この場合、Localチャネルは常に"InUse"状態となってしまうためにhintによる通知は使用中としてしか通知されません。何とかして鳴動しっぱなしの端末を用意し、それに対するSUBSCRIBE用hintを作る必要があります。
(参考:上の例ではWaitを入れていますが、これは必要です。というのもRingはRingであることを通知して即時復帰するためRing->Gotoのループを作ると、物凄い勢いでループが処理されようとしてしまいます。)

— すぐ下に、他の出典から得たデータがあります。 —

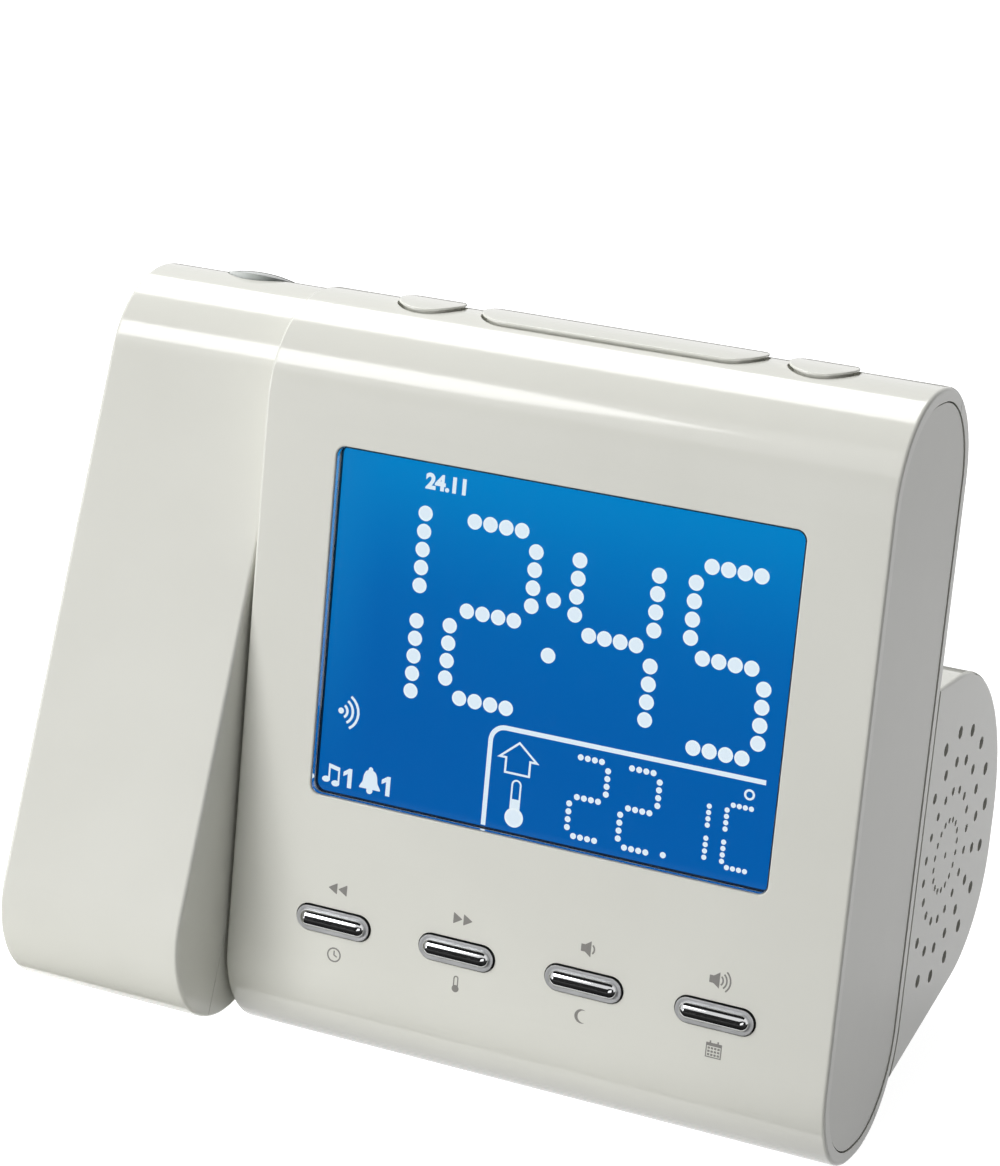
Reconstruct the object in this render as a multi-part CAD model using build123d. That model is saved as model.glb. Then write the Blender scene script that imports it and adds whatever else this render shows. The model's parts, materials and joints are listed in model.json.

では鳴りっぱなしの相手というかピアを作るにはどうするか?現状のAsteriskではできないのなら他のプログラムに頼りましょう。そこで考えたのがiaxmodemを使う方法です。iaxmodemの入手・インストールについてはFAXの送受信ページを見てもらうことにして、どうやって使うかを簡単に説明します。
iaxmodemはAsteriskから見ると、Asteriskに対してIAX2でRegisterしている電話機と同じです。なのでこれに対してDialしてやれば状態は当然、変化します。ところが今回の場合には電話を取ってほしくないので、faxgettyやgettyをiaxmodemに対して起こしません。つまりiaxmodemだけを起動し、Asteriskに対してRegisterはするもののiaxmodem経由で通信するアプリケーション類を一切、起動しないことにします。

exten => 1234,hint,IAX2/iaxmodem
exten => 1234,1,Wait(1)
exten => 1234,n,Dial(IAX2/iaxmodem)

上記のようにiaxmodemのピア名をiaxmodemとし、AsteriskにRegisterしている状態で、1234にダイアルすると、iaxmodemは当然、Ring状態になります。このRingイベントはhintでSUBSCRIBEしているSIPクライアントに通知されますので、BLF機能を使っている電話機ならば該当するLEDが点滅します。つまり、外線からの着信を一旦、上の1234 extenに飛ばせば着信していることをBLFを使って電話機上で表示することができます。
ただし、このままだと当然、鳴りっぱなしで誰も電話を取りませんから実際には次のような設定をextenに対して記述します。

exten => 1234,1,Wait(1)
exten => 1234,n,Dial(IAX2/iaxmodem)

exten => 4567,hint,IAX2/iaxmodem
exten => 4567,1,Answer
exten => 4567,n,Pickup(1234)

まずSIP電話機側の設定ではBLF等で4567をファンクションキーに割り当てておきます。そうすると4567に対してSubscribeされるので、IAX2/iaxmodemの状態が伝えられます。外線からの着信は1234に対して行うようにしておくと、Ringした外線に対応するキーのLEDが点滅します。このキーに対しては4567を設定してありますから、キーを押すと4567に対して発信が行われ、1234への呼をピックアップするので、無事に外線と通話できることになるわけです。
ただし、この方法ではPickupされた後にはiaxmodemは通信をしないのでBLF機能のLEDは「消灯」状態となってしまい、どの外線が使用中であるかを確認することができません。ですが、どの外線から着信して鳴動しているかを知るという目的には使えます。

ここまでの説明でお気づきの方もいらっしゃると思いますが、Asteriskの外側にB2BUAがあり、それが「両端」ともAsteriskに接続して通信すれば、この機能はうまく実現できてしまいます。ただし、SIPなどでreinviteされてしまうとダメですから、通信はそのB2BUAを必ず経由して行う必要があります。